Repeat the material exactly, every line of it.
'''
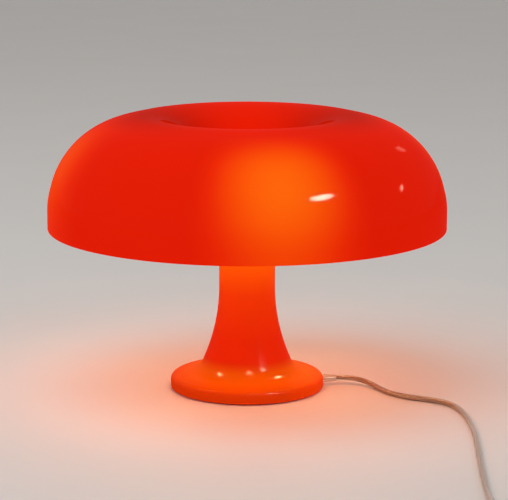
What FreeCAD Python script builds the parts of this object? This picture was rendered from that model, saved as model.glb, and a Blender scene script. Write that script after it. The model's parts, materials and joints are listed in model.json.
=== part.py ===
import FreeCAD, Part
import math
import os
import Sketcher
from FreeCAD import Placement, Rotation, Vector

# Mushroom table lamp: a domed shade with a dished crown on a trumpet-shaped foot.
# Millimetres, +Z up. The origin is on the table under the centre of the foot.
# The viewer of the photograph stands at -Y, and +X is to the right.

SIZES = {
    # --- foot and stem, one trumpet-shaped moulding ---
    "base_radius": 62.0,            # foot disc
    "base_gap": 1.0,                # shadow gap under the edge of the foot
    "edge_level": 10.2,             # where the top of the foot meets its side
    "edge_round": 2.4,
    "flare_reach": 39.2,            # corner between the foot and the trumpet
    "flare_level": 14.9,
    "flare_bend": 15.5,
    "trumpet_level": 52.5,          # corner between the trumpet and the stem
    "trumpet_bend": 150.0,
    "stem_radius": 22.6,
    "stem_top": 145.0,
    "stem_wall": 2.6,
    # --- inside the foot ---
    "foot_radius": 6.0,
    "foot_thickness": 2.0,
    "foot_sunk": 0.8,
    "foot_inset": 11.4,             # of their centres from the inside of the wall
    "cover_thickness": 1.5,
    "cover_clearance": 0.3,
    "ballast_gap": 1.5,             # under the top of the foot
    "ballast_top": 27.0,            # above the table
    "ballast_bevel": 3.4,
    "ballast_boss": 22.0,           # radius of the raised middle
    "ballast_inset": 5.2,           # of its shoulder from the corner of the flare
    "ballast_well": 11.0,           # hollow under the middle, where the lead turns up
    "well_roof": 7.4,
    "cover_screw_radius": 1.9,
    "cone_land": 0.1,               # of the cover's thickness, over the screws' cone seats
    "cover_screw_length": 9.0,
    "cover_screw_circle": 29.0,
    # --- stem tube, nuts and hub ---
    "rod_radius": 5.0,
    "rod_wall": 1.6,
    "rod_stub": 3.0,                # below the lower nut
    "rod_short": 1.0,               # its upper end below the top of the knob's insert
    "rod_slot_width": 4.0,
    "rod_slot_height": 12.0,
    "rod_slot_gap": 1.0,            # above the upper nut
    "nut_radius": 7.0,
    "nut_thickness": 3.0,
    "washer_gap": 0.6,
    "washer_thickness": 1.6,
    "hub_wall": 11.0,
    "hub_floor": 4.0,
    "hub_roof": 2.5,                # over the bores of the lampholders
    "spigot_length": 8.0,
    "spigot_wall": 6.8,
    "lid_thickness": 3.0,
    "lid_ring_wall": 2.0,
    "lid_ring_depth": 1.5,
    "seat_ring_thickness": 1.0,
    "seat_ring_radius": 26.0,
    "block_length": 11.0,
    "block_depth": 6.5,
    "block_height": 9.0,
    "block_gap": 2.2,               # between the terminal block and the wall of the hub
    # --- lampholders, lying flat, a quarter turn apart ---
    "holder_bearing": 10.0,         # degrees from +X of the first one
    "holder_lift": 1.5,             # above the floor of the hub
    "holder_set": 1.0,              # its back end from the hub's hollow
    "holder_cover": 1.0,            # how far its mouth reaches over the glass
    "holder_radius": 12.0,
    "holder_neck": 10.6,
    "holder_collar": 13.0,
    "holder_floor": 9.0,
    "holder_step": 4.0,
    "shell_inset": 3.0,             # from the mouth of the lampholder
    "shell_wall": 0.5,
    "tongue_width": 5.0,
    "tongue_thickness": 0.5,
    "tongue_reach": 1.9,
    "tongue_foot": 5.6,
    # --- bulbs: small golf-ball lamps with a screw cap ---
    "cap_radius": 6.95,
    "cap_length": 18.5,
    "base_length": 2.2,
    "tip_length": 1.3,
    "tip_radius": 2.3,
    "tip_gap": 0.1,
    "globe_radius": 22.5,
    "bulb_length": 78.0,
    "glass_neck": 11.0,
    "glass_wall": 1.0,
    "neck_angle": 35.0,             # degrees, the cone between neck and globe
    # --- shade, levels counted from the seat under the floor of its dish ---
    "shade_radius": 160.0,
    "shade_wall": 3.0,
    "rim_drop": 48.6,
    "rim_round": 1.2,
    "side_drop": 26.0,
    "side_bend": 60.0,
    "shoulder_inset": 14.3,         # of each corner from the side
    "shoulder_rise": 28.1,
    "shoulder_bend": 71.5,
    "crest_inset": 85.0,
    "crest_rise": 44.6,
    "crest_bend": 50.0,
    "lip_inset": 108.0,
    "lip_rise": 31.7,
    "lip_bend": 12.0,
    "dish_inset": 117.5,
    "dish_bend": 12.0,
    # --- retaining knob in the dish ---
    "knob_radius": 15.0,
    "knob_roof": 4.0,
    "knob_round": 2.0,
    "knob_flute": 2.2,
    "insert_radius": 8.0,
    "insert_height": 11.0,
    # --- cord, its strain relief and clamp ---
    "cord_radius": 2.2,
    "cord_bearing": 5.0,            # degrees from +X, where the cord leaves the foot
    "cord_lift": 0.4,               # above the cover
    "relief_inside": 8.0,
    "relief_outside": 11.0,
    "relief_wall": 0.2,             # round the cord, at the tip
    "relief_flange": 0.7,
    "cord_straight": 12.0,          # of the cord where it leaves a piece
    "exit_straight": 9.0,           # the same, at the foot
    "clamp_gap": 5.4,               # from the strain relief
    "clamp_length": 8.0,
    "clamp_width": 18.0,
    "clamp_height": 6.6,
    "clamp_screw_radius": 1.2,
    "clamp_screw_spacing": 12.0,
    "clamp_room": 0.8,
    "channel_gap": 0.9,
    "lead_rise": 7.0,               # inner end above the top of the stem
    # --- switch on the cord ---
    "switch_length": 62.0,
    "switch_width": 27.0,
    "switch_split": 8.5,
    "switch_height": 18.0,
    "switch_corner": 9.0,
    "switch_round": 2.2,
    "switch_screw_reach": 22.3,
    "switch_screw_side": 7.3,
    "rocker_length": 19.2,
    "rocker_width": 9.8,
    "rocker_tilt": 8.0,             # degrees to each side of level
    "rocker_dip": 2.6,
    "rocker_depth": 3.0,
    "pivot_radius": 1.2,
    "pivot_length": 14.0,
    "pivot_drop": 3.0,
    "window_gap": 1.1,              # at the ends of the rocker
    "window_side": 0.3,
    "sleeve_length": 20.0,
    "sleeve_radius": 3.9,
    "sleeve_wall": 0.4,             # round the cord, at the tip
    # --- flat two-pin plug ---
    "plug_width": 35.3,
    "plug_thickness": 13.7,
    "plug_length": 36.0,
    "plug_front": 9.0,
    "plug_waist": 22.0,
    "plug_taper": 22.0,             # length from the waist to the front
    "plug_tail": 11.0,
    "plug_round": 2.6,
    "plug_nozzle": 20.0,
    "plug_nozzle_radius": 4.2,
    "pin_radius": 2.0,
    "pin_length": 19.0,
    "pin_spacing": 18.6,
    # --- clearances ---
    "fit_clearance": 0.05,          # pieces that are pushed or screwed together
    "running_clearance": 0.08,      # pieces that turn in each other
    "hole_clearance": 0.2,
}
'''
EXERCISE OUTPUT
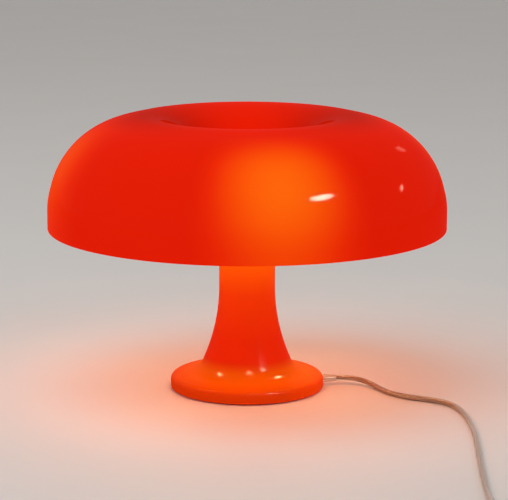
What FreeCAD Python script builds the parts of this object? This picture was rendered from that model, saved as model.glb, and a Blender scene script. Write that script after it. The model's parts, materials and joints are listed in model.json.
=== part.py ===
import FreeCAD, Part
import math
import os
import Sketcher
from FreeCAD import Placement, Rotation, Vector

# Mushroom table lamp: a domed shade with a dished crown on a trumpet-shaped foot.
# Millimetres, +Z up. The origin is on the table under the centre of the foot.
# The viewer of the photograph stands at -Y, and +X is to the right.

SIZES = {
    # --- foot and stem, one trumpet-shaped moulding ---
    "base_radius": 62.0,            # foot disc
    "base_gap": 1.0,                # shadow gap under the edge of the foot
    "edge_level": 10.2,             # where the top of the foot meets its side
    "edge_round": 2.4,
    "flare_reach": 39.2,            # corner between the foot and the trumpet
    "flare_level": 14.9,
    "flare_bend": 15.5,
    "trumpet_level": 52.5,          # corner between the trumpet and the stem
    "trumpet_bend": 150.0,
    "stem_radius": 22.6,
    "stem_top": 145.0,
    "stem_wall": 2.6,
    # --- inside the foot ---
    "foot_radius": 6.0,
    "foot_thickness": 2.0,
    "foot_sunk": 0.8,
    "foot_inset": 11.4,             # of their centres from the inside of the wall
    "cover_thickness": 1.5,
    "cover_clearance": 0.3,
    "ballast_gap": 1.5,             # under the top of the foot
    "ballast_top": 27.0,            # above the table
    "ballast_bevel": 3.4,
    "ballast_boss": 22.0,           # radius of the raised middle
    "ballast_inset": 5.2,           # of its shoulder from the corner of the flare
    "ballast_well": 11.0,           # hollow under the middle, where the lead turns up
    "well_roof": 7.4,
    "cover_screw_radius": 1.9,
    "cone_land": 0.1,               # of the cover's thickness, over the screws' cone seats
    "cover_screw_length": 9.0,
    "cover_screw_circle": 29.0,
    # --- stem tube, nuts and hub ---
    "rod_radius": 5.0,
    "rod_wall": 1.6,
    "rod_stub": 3.0,                # below the lower nut
    "rod_short": 1.0,               # its upper end below the top of the knob's insert
    "rod_slot_width": 4.0,
    "rod_slot_height": 12.0,
    "rod_slot_gap": 1.0,            # above the upper nut
    "nut_radius": 7.0,
    "nut_thickness": 3.0,
    "washer_gap": 0.6,
    "washer_thickness": 1.6,
    "hub_wall": 11.0,
    "hub_floor": 4.0,
    "hub_roof": 2.5,                # over the bores of the lampholders
    "spigot_length": 8.0,
    "spigot_wall": 6.8,
    "lid_thickness": 3.0,
    "lid_ring_wall": 2.0,
    "lid_ring_depth": 1.5,
    "seat_ring_thickness": 1.0,
    "seat_ring_radius": 26.0,
    "block_length": 11.0,
    "block_depth": 6.5,
    "block_height": 9.0,
    "block_gap": 2.2,               # between the terminal block and the wall of the hub
    # --- lampholders, lying flat, a quarter turn apart ---
    "holder_bearing": 10.0,         # degrees from +X of the first one
    "holder_lift": 1.5,             # above the floor of the hub
    "holder_set": 1.0,              # its back end from the hub's hollow
    "holder_cover": 1.0,            # how far its mouth reaches over the glass
    "holder_radius": 12.0,
    "holder_neck": 10.6,
    "holder_collar": 13.0,
    "holder_floor": 9.0,
    "holder_step": 4.0,
    "shell_inset": 3.0,             # from the mouth of the lampholder
    "shell_wall": 0.5,
    "tongue_width": 5.0,
    "tongue_thickness": 0.5,
    "tongue_reach": 1.9,
    "tongue_foot": 5.6,
    # --- bulbs: small golf-ball lamps with a screw cap ---
    "cap_radius": 6.95,
    "cap_length": 18.5,
    "base_length": 2.2,
    "tip_length": 1.3,
    "tip_radius": 2.3,
    "tip_gap": 0.1,
    "globe_radius": 22.5,
    "bulb_length": 78.0,
    "glass_neck": 11.0,
    "glass_wall": 1.0,
    "neck_angle": 35.0,             # degrees, the cone between neck and globe
    # --- shade, levels counted from the seat under the floor of its dish ---
    "shade_radius": 160.0,
    "shade_wall": 3.0,
    "rim_drop": 48.6,
    "rim_round": 1.2,
    "side_drop": 26.0,
    "side_bend": 60.0,
    "shoulder_inset": 14.3,         # of each corner from the side
    "shoulder_rise": 28.1,
    "shoulder_bend": 71.5,
    "crest_inset": 85.0,
    "crest_rise": 44.6,
    "crest_bend": 50.0,
    "lip_inset": 108.0,
    "lip_rise": 31.7,
    "lip_bend": 12.0,
    "dish_inset": 117.5,
    "dish_bend": 12.0,
    # --- retaining knob in the dish ---
    "knob_radius": 15.0,
    "knob_roof": 4.0,
    "knob_round": 2.0,
    "knob_flute": 2.2,
    "insert_radius": 8.0,
    "insert_height": 11.0,
    # --- cord, its strain relief and clamp ---
    "cord_radius": 2.2,
    "cord_bearing": 5.0,            # degrees from +X, where the cord leaves the foot
    "cord_lift": 0.4,               # above the cover
    "relief_inside": 8.0,
    "relief_outside": 11.0,
    "relief_wall": 0.2,             # round the cord, at the tip
    "relief_flange": 0.7,
    "cord_straight": 12.0,          # of the cord where it leaves a piece
    "exit_straight": 9.0,           # the same, at the foot
    "clamp_gap": 5.4,               # from the strain relief
    "clamp_length": 8.0,
    "clamp_width": 18.0,
    "clamp_height": 6.6,
    "clamp_screw_radius": 1.2,
    "clamp_screw_spacing": 12.0,
    "clamp_room": 0.8,
    "channel_gap": 0.9,
    "lead_rise": 7.0,               # inner end above the top of the stem
    # --- switch on the cord ---
    "switch_length": 62.0,
    "switch_width": 27.0,
    "switch_split": 8.5,
    "switch_height": 18.0,
    "switch_corner": 9.0,
    "switch_round": 2.2,
    "switch_screw_reach": 22.3,
    "switch_screw_side": 7.3,
    "rocker_length": 19.2,
    "rocker_width": 9.8,
    "rocker_tilt": 8.0,             # degrees to each side of level
    "rocker_dip": 2.6,
    "rocker_depth": 3.0,
    "pivot_radius": 1.2,
    "pivot_length": 14.0,
    "pivot_drop": 3.0,
    "window_gap": 1.1,              # at the ends of the rocker
    "window_side": 0.3,
    "sleeve_length": 20.0,
    "sleeve_radius": 3.9,
    "sleeve_wall": 0.4,             # round the cord, at the tip
    # --- flat two-pin plug ---
    "plug_width": 35.3,
    "plug_thickness": 13.7,
    "plug_length": 36.0,
    "plug_front": 9.0,
    "plug_waist": 22.0,
    "plug_taper": 22.0,             # length from the waist to the front
    "plug_tail": 11.0,
    "plug_round": 2.6,
    "plug_nozzle": 20.0,
    "plug_nozzle_radius": 4.2,
    "pin_radius": 2.0,
    "pin_length": 19.0,
    "pin_spacing": 18.6,
    # --- clearances ---
    "fit_clearance": 0.05,          # pieces that are pushed or screwed together
    "running_clearance": 0.08,      # pieces that turn in each other
    "hole_clearance": 0.2,
}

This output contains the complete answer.